[START OF Data block]
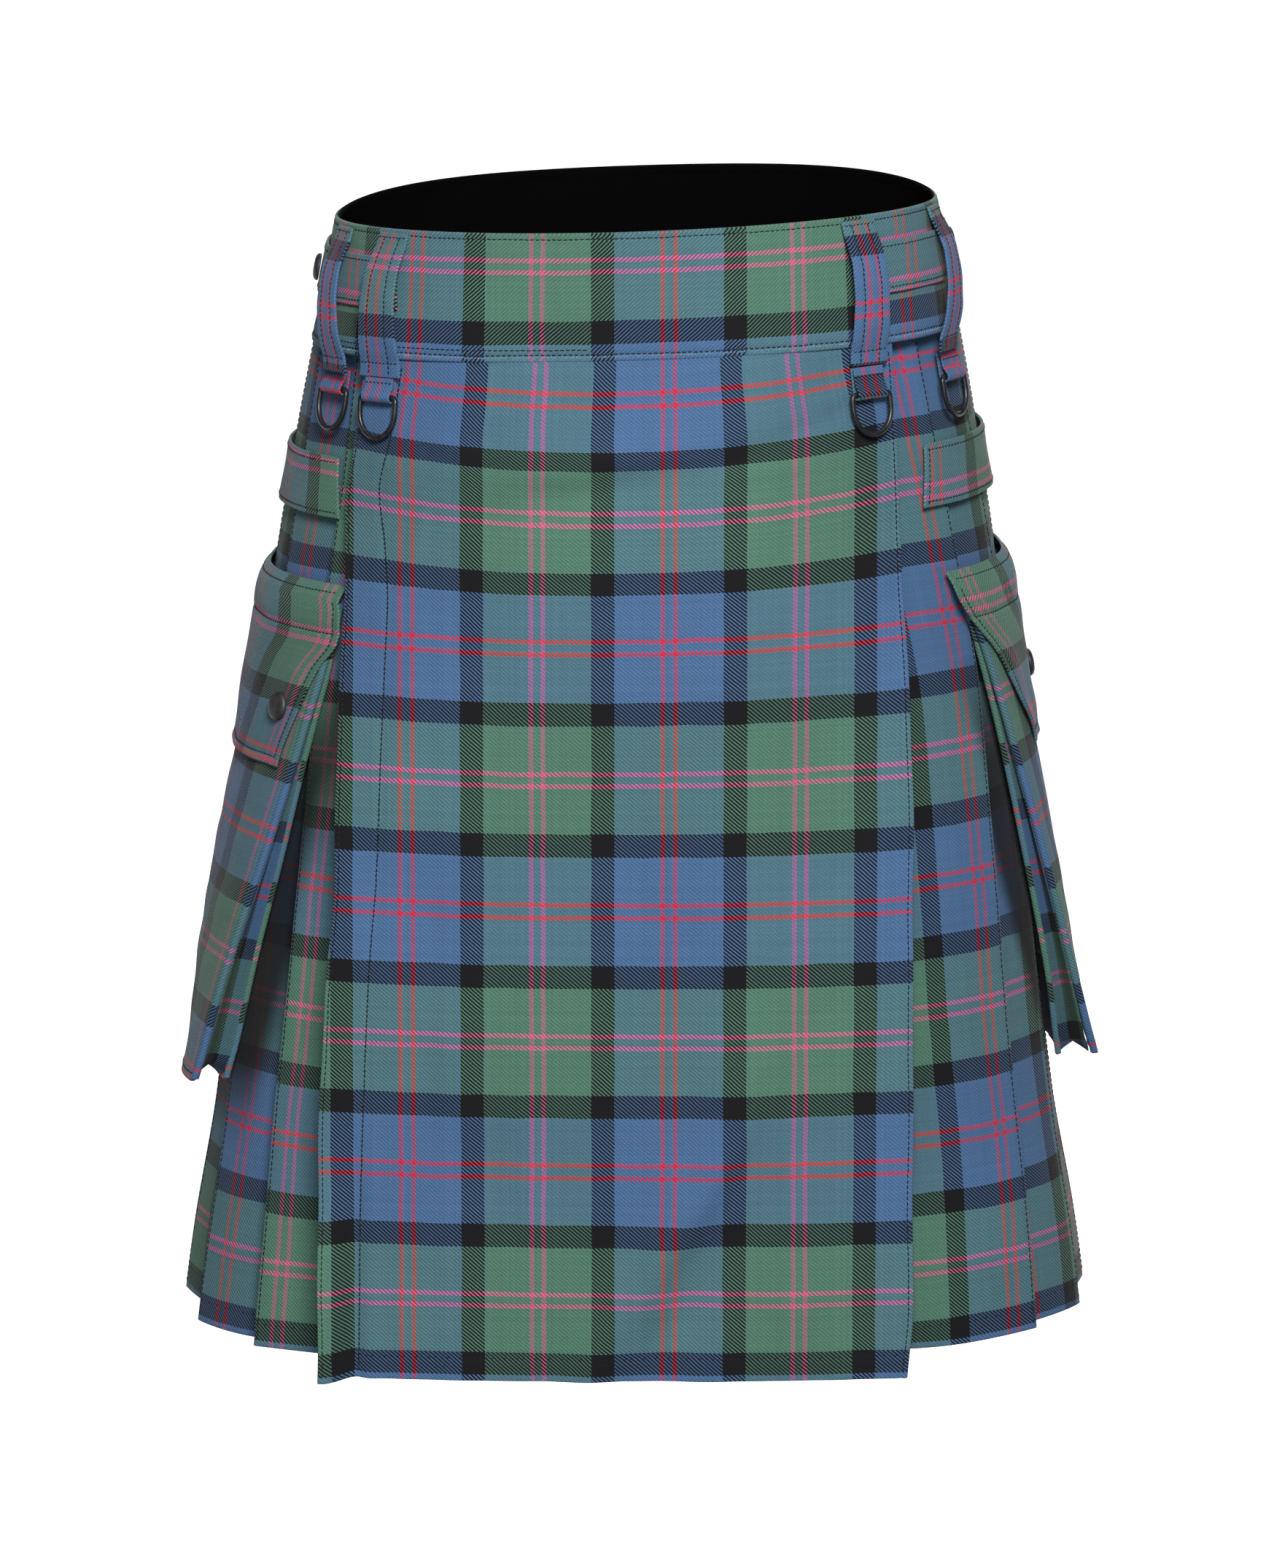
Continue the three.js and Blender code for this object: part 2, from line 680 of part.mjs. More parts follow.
function flapPoint(side, u, z, n = 0) {
  // the left flap's rear corner has turned outwards
  const flip = side < 0 ? 14 * smooth((u - 0.66) / 0.34) * smooth((-z - 200) / 50) : 0;
  const plan = skirtPlan(side, z);
  const s0 = plan.sAtY(at(POCKETS, side > 0 ? "flapR" : "flapL", z)),
    s1 = plan.sAtY(at(POCKETS, "rear", z)) + 2.5;
  const [x, y] = plan.point(s0 + (s1 - s0) * u, at(POCKETS, "flap", z) + flip + n);
  return lie(x, y, z);
}
function pocketFlap(side) {
  const heights = [POCKET.flapTop, -166, -170, -187, -205, -232, POCKET.flapBottom];
  const grid = heights.map((z) => steps(0, 1, 10).map((u) => flapPoint(side, u, z)));
  return wall(grid, 1.6);
}

// Snap cap: a low dome, its flat base on the cloth. The place is a point and the direction out of the cloth.
function snap(p, out, radius = SNAP.radius, height = SNAP.height) {
  const profile = [
    [0, 0],
    [radius * 0.94, 0],
    [radius, height * 0.25],
    [radius * 0.93, height * 0.62],
    [radius * 0.6, height * 0.95],
    [0, height],
  ].map(([x, y]) => new THREE.Vector2(x, y));
  const g = new THREE.LatheGeometry(profile, 14);
  g.deleteAttribute("uv");
  const turn = new THREE.Quaternion().setFromUnitVectors(new THREE.Vector3(0, 1, 0), out);
  g.applyQuaternion(turn);
  g.translate(p.x, p.y, p.z);
  return g;
}
function outward(p, across, up, side) {
  const n = across.cross(up).normalize();
  if (n.x * side < 0) n.negate();
  return n;
}
function flapSnap(side, u) {
  const z = -227.5,
    point = (du, dz) => flapPoint(side, u + du, z + dz);
  const out = outward(
    null,
    point(0.04, 0).sub(point(-0.04, 0)),
    point(0, 8).sub(point(0, -8)),
    side,
  );
  return snap(point(0, 0).addScaledVector(out, u > 0.5 && side < 0 ? 2.6 : 1.5), out);
}
function waistSnap(side) {
  const z = 7,
    y = side > 0 ? 18 : -8;
  const point = (ds, dz, n) => {
    const plan = bandPlan(side, z + dz);
    const [px, py] = plan.point(plan.sAtY(y) + ds, n);
    return lie(px, py, z + dz);
  };
  const n = STRAP_OUT + WALL_STRAP / 2;
  const out = outward(null, point(4, 0, n).sub(point(-4, 0, n)), point(0, 5, n).sub(point(0, -5, n)), side);
  return snap(point(0, 0, n).addScaledVector(out, 0.55), out, 7.6, 3.4);
}

// ---------------------------------------------------------------- materials
const tartan = (color) => new THREE.MeshStandardMaterial({ color, roughness: 0.92, metalness: 0 });
const CLOTH = {
  teal: tartan(0x4d8286),
  blue: tartan(0x4f79ab),
  green: tartan(0x4f8763),
  dark: tartan(0x2c3a52),
};
const BLACK_METAL = new THREE.MeshStandardMaterial({ color: 0x17181b, roughness: 0.38, metalness: 0.75 });

// ---------------------------------------------------------------- scene graph
const kilt = new THREE.Group();
const skirt = new THREE.Group();
const hardware = new THREE.Group();
const pockets = new THREE.Group();
kilt.add(skirt, hardware, pockets);

function piece(group, name, geometry, material) {
  const mesh = new THREE.Mesh(geometry, material);
  mesh.name = name;
  group.add(mesh);
  return mesh;
}
piece(skirt, "waistband", waistband(), CLOTH.teal);
piece(skirt, "front_apron", frontApron(), CLOTH.teal);
piece(skirt, "under_apron", underApron(), CLOTH.dark);
for (const [side, word] of [
  [1, "right"],
  [-1, "left"],
]) {
  piece(skirt, "pleats_" + word + "_front", pleats(side, 0), CLOTH.blue);
  piece(skirt, "pleats_" + word + "_rear", pleats(side, 1), CLOTH.blue);
}
for (const row of LOOPS) {
  piece(skirt, "belt_loop_" + row.name, beltLoop(row), CLOTH.blue);
  if (row.behind) continue;
  piece(skirt, "ring_tab_" + row.name, ringTab(row), CLOTH.teal);
  const ring = piece(hardware, "d_ring_" + row.name, dRing(row), BLACK_METAL);
  // the ring swings outwards about the middle of its bar
  const f = ringPlace(row);
  ring.userData.hinge = {
    at: f.at.clone().addScaledVector(f.out, BAR_OUT).toArray(),
    axis: f.across.clone().negate().toArray(),
  };
}
for (const [side, word] of [
  [-1, "left"],
  [1, "right"],
]) {
  piece(skirt, "waist_strap_" + word, waistStrap(side), CLOTH.teal);
  piece(hardware, "waist_snap_" + word, waistSnap(side), BLACK_METAL);
  piece(skirt, "hip_strap_" + word, hipStrap(side), CLOTH.green);
  piece(pockets, "pocket_back_" + word, pocketBack(side), CLOTH.blue);
  piece(pockets, "pocket_gusset_" + word, pocketGusset(side), CLOTH.dark);
  piece(pockets, "pocket_front_" + word, pocketFront(side), CLOTH.teal);
  piece(pockets, "pocket_flap_" + word, pocketFlap(side), CLOTH.green);
  piece(hardware, "flap_snap_front_" + word, flapSnap(side, side < 0 ? 0.09 : 0.52), BLACK_METAL);
  piece(hardware, "flap_snap_rear_" + word, flapSnap(side, 0.8), BLACK_METAL);
}

export default kilt;
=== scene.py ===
import bpy
import json
import math
import numpy as np
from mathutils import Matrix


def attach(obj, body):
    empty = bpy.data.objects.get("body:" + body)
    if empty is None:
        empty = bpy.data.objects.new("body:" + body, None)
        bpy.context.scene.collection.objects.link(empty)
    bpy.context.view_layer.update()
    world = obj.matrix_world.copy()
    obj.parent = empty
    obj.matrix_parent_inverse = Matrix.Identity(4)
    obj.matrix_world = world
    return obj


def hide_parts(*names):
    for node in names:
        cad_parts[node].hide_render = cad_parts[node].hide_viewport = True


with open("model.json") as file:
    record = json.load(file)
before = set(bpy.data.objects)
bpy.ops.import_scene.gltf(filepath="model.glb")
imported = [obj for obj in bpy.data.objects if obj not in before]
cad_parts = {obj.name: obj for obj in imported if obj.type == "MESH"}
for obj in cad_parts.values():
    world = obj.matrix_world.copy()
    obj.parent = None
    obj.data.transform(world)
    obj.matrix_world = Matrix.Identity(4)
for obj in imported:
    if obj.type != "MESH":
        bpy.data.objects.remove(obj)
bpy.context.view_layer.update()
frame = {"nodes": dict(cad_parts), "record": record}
MM = 0.001
SCENE = bpy.context.scene

# ------------------------------------------------------------------ sizes, as in the frame
SEAM = 0.3
BAND_TOP, BAND_BOTTOM, HEM = 34.0, -32.0, -576.0
PLEATS, JOIN = 9, 4
STRAP_OUT = 3.4
RING = dict(width=27.5, wire=3.0, drop=22.0, corner=2.6)
POCKET = dict(top=-168.0, bottom=-442.0, flap_top=-158.0, flap_bottom=-260.0)
SETT = 140.0  # one repeat of the check, both ways
RIB_U, RIB_V = 2.39, 2.08  # spacing of the twill's ribs across and down


# ------------------------------------------------------------------ tables
def slopes(x, y):
    h = np.diff(x)
    d = np.diff(y) / h
    m = np.zeros(len(x))
    for i in range(1, len(x) - 1):
        if d[i - 1] * d[i] > 0:
            a, b = 2 * h[i] + h[i - 1], h[i] + 2 * h[i - 1]
            m[i] = (a + b) / (a / d[i - 1] + b / d[i])
    m[0], m[-1] = d[0], d[-1]
    return m


class Table:
    """Rows from the top down; a value between rows lies on a smooth curve through them."""

    def __init__(self, names, rows):
        rows = np.array(rows, float)
        self.z = -rows[:, 0]
        self.cols = {n: (rows[:, i + 1], slopes(self.z, rows[:, i + 1])) for i, n in enumerate(names[1:])}

    def __call__(self, name, z):
        x = np.clip(-np.asarray(z, float), self.z[0], self.z[-1])
        y, m = self.cols[name]
        i = np.clip(np.searchsorted(self.z, x) - 1, 0, len(self.z) - 2)
        h = self.z[i + 1] - self.z[i]
        t = (x - self.z[i]) / h
        return (
            (2 * t**3 - 3 * t**2 + 1) * y[i]
            + (t**3 - 2 * t**2 + t) * h * m[i]
            + (-2 * t**3 + 3 * t**2) * y[i + 1]
            + (t**3 - t**2) * h * m[i + 1]
        )


BAND = Table(
    ["z", "half", "front", "power", "back"],
    [
        [34, 163.5, 123.5, 2.0, 130.5],
        [0, 169.5, 127, 2.15, 136],
        [-32, 176.5, 130, 2.3, 141],
        [-62, 182.4, 136, 2.3, 147],
    ],
)
SKIRT = Table(
    ["z", "half", "frontR", "powerR", "frontL", "powerL", "back"],
    [
        [-32, 176.5, 124, 2.0, 124, 2.0, 141],
        [-70, 184, 131, 2.0, 131, 2.0, 150],
        [-115, 192, 138, 2.0, 138, 2.0, 158],
        [-160, 199.7, 145, 2.0, 145, 2.0, 165],
        [-220, 207, 150, 2.0, 151, 2.05, 170],
        [-300, 216, 155, 2.1, 159, 2.15, 175],
        [-380, 225, 159, 2.2, 168, 2.3, 179],
        [-467, 236, 163, 2.3, 177, 2.45, 183],
        [-540, 249, 167, 2.4, 184, 2.55, 187],
        [-576, 254, 168, 2.4, 187, 2.6, 188],
    ],
)
FOLDS = Table(
    ["z", "standR", "standL", "layer", "hidden", "edgeR", "edgeL"],
    [
        [-32, 5.6, 5.6, 1.9, 12, 150, 150],
        [-100, 6.0, 6.0, 1.9, 13, 164, 158],
        [-160, 7.5, 8.0, 2.2, 15, 176, 167],
        [-225, 9, 10, 2.5, 17, 187, 174],
        [-322, 11, 13, 2.8, 19, 197, 184],
        [-434, 13, 17, 3.0, 20, 207.5, 196],
        [-511, 14.5, 20, 3.0, 20, 216, 203],
        [-576, 16, 22, 3.0, 20, 221, 208.8],
    ],
)
APRON = Table(
    ["z", "left", "right", "front", "fallL", "fallR", "power"],
    [
        [-32.3, -143, 136, 130, 51, 51, 2.64],
        [-70, -150, 139, 140, 55, 55, 2.6],
        [-115, -156, 141, 150, 56, 56, 2.5],
        [-160, -157, 143, 156, 47, 47, 2.45],
        [-220, -159, 146, 163, 34, 32, 2.4],
        [-300, -161, 148, 172, 20, 18, 2.3],
        [-380, -167, 148, 180, 15, 14, 2.2],
        [-467, -170, 148, 187, 12, 12, 2.1],
        [-540, -171, 149, 193, 10, 10, 2.0],
        [-576, -171, 146, 195, 8, 8, 2.0],
    ],
)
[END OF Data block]
= What you have to do =
Your task is to print the lines from the one containing "if empty is" through the one containing "SCENE = bpy.context.scene", exactly and with nothing added.

= Answer =
    if empty is None:
        empty = bpy.data.objects.new("body:" + body, None)
        bpy.context.scene.collection.objects.link(empty)
    bpy.context.view_layer.update()
    world = obj.matrix_world.copy()
    obj.parent = empty
    obj.matrix_parent_inverse = Matrix.Identity(4)
    obj.matrix_world = world
    return obj


def hide_parts(*names):
    for node in names:
        cad_parts[node].hide_render = cad_parts[node].hide_viewport = True


with open("model.json") as file:
    record = json.load(file)
before = set(bpy.data.objects)
bpy.ops.import_scene.gltf(filepath="model.glb")
imported = [obj for obj in bpy.data.objects if obj not in before]
cad_parts = {obj.name: obj for obj in imported if obj.type == "MESH"}
for obj in cad_parts.values():
    world = obj.matrix_world.copy()
    obj.parent = None
    obj.data.transform(world)
    obj.matrix_world = Matrix.Identity(4)
for obj in imported:
    if obj.type != "MESH":
        bpy.data.objects.remove(obj)
bpy.context.view_layer.update()
frame = {"nodes": dict(cad_parts), "record": record}
MM = 0.001
SCENE = bpy.context.scene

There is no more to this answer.